CVE-2004-0243	Operating System, when direct remote login is disabled, displays a different message if the password is correct, which allows remote attackers to guess the password via brute force methods.
CVE-2002-0514	Product allows remote attackers to determine if a port is being filtered because the response packet TTL is different than the default TTL.
CVE-2002-0515	Product sets a different TTL when a port is being filtered than when it is not being filtered, which allows remote attackers to identify filtered ports by comparing TTLs.
CVE-2002-0208	Product modifies TCP/IP stack and ICMP error messages in unusual ways that show the product is in use.
CVE-2004-2252	Behavioral infoleak by responding to SYN-FIN packets.
CVE-2001-1387	Product may generate different responses than specified by the administrator, possibly leading to an information leak.
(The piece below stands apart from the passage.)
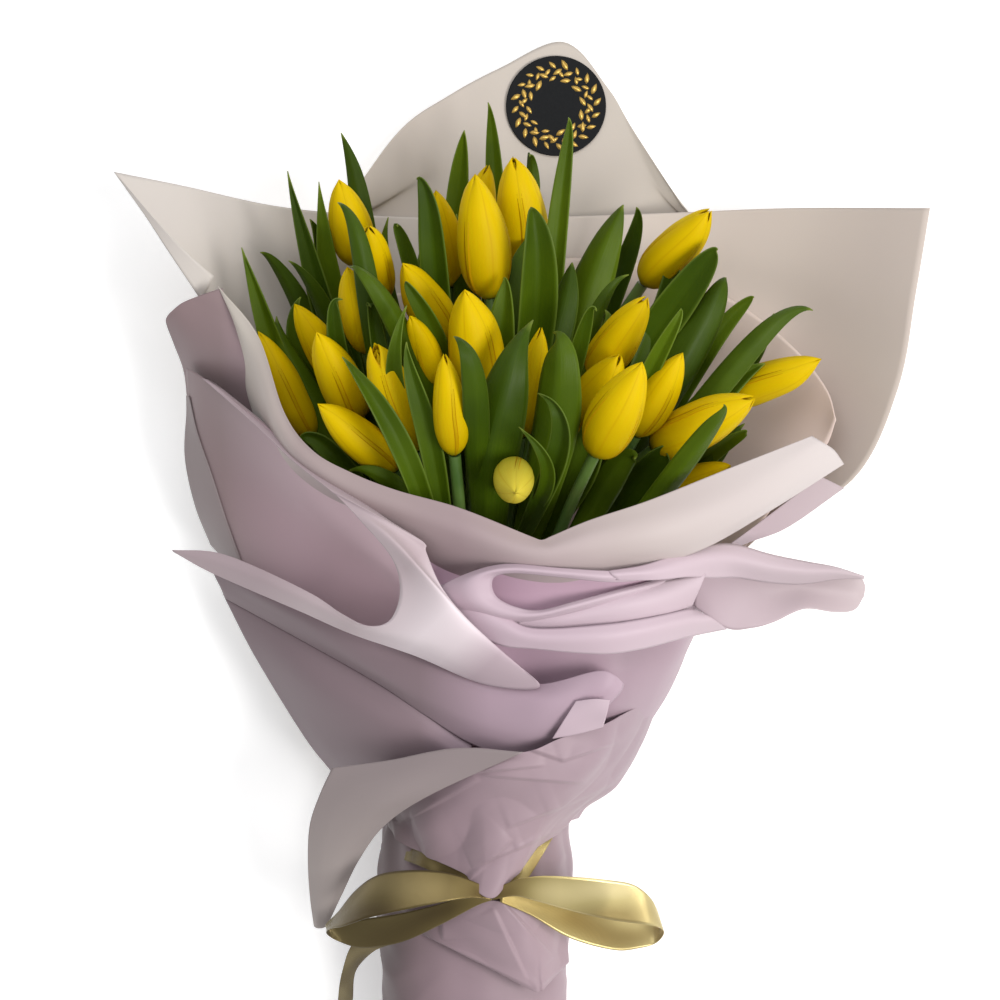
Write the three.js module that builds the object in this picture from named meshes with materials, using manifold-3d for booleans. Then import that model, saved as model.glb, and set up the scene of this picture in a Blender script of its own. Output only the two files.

Showing 15 of 23 observed examples.

Taxonomy Mappings

PLOVER: — Discrepancy Information Leaks
OWASP Top Ten 2007: A6 — Information Leakage and Improper Error Handling
OWASP Top Ten 2004: A7 — Improper Error Handling

Frequently Asked Questions

What is CWE-203?

CWE-203 (Observable Discrepancy) is a software weakness identified by MITRE's Common Weakness Enumeration. It is classified as a Base-level weakness. The product behaves differently or sends different responses under different circumstances in a way that is observable to an unauthorized actor.

How can CWE-203 be exploited?

Attackers can exploit CWE-203 (Observable Discrepancy) to read application data, bypass protection mechanism. This weakness is typically introduced during the Architecture and Design, Implementation phase of software development.

How do I prevent CWE-203?

Key mitigations include: Compartmentalize the system to have "safe" areas where trust boundaries can be unambiguously drawn. Do not allow sensitive data to go outside of the trust boundary and always be careful when interfaci

What is the severity of CWE-203?

CWE-203 is classified as a Base-level weakness (Medium abstraction). It has been observed in 23 real-world CVEs.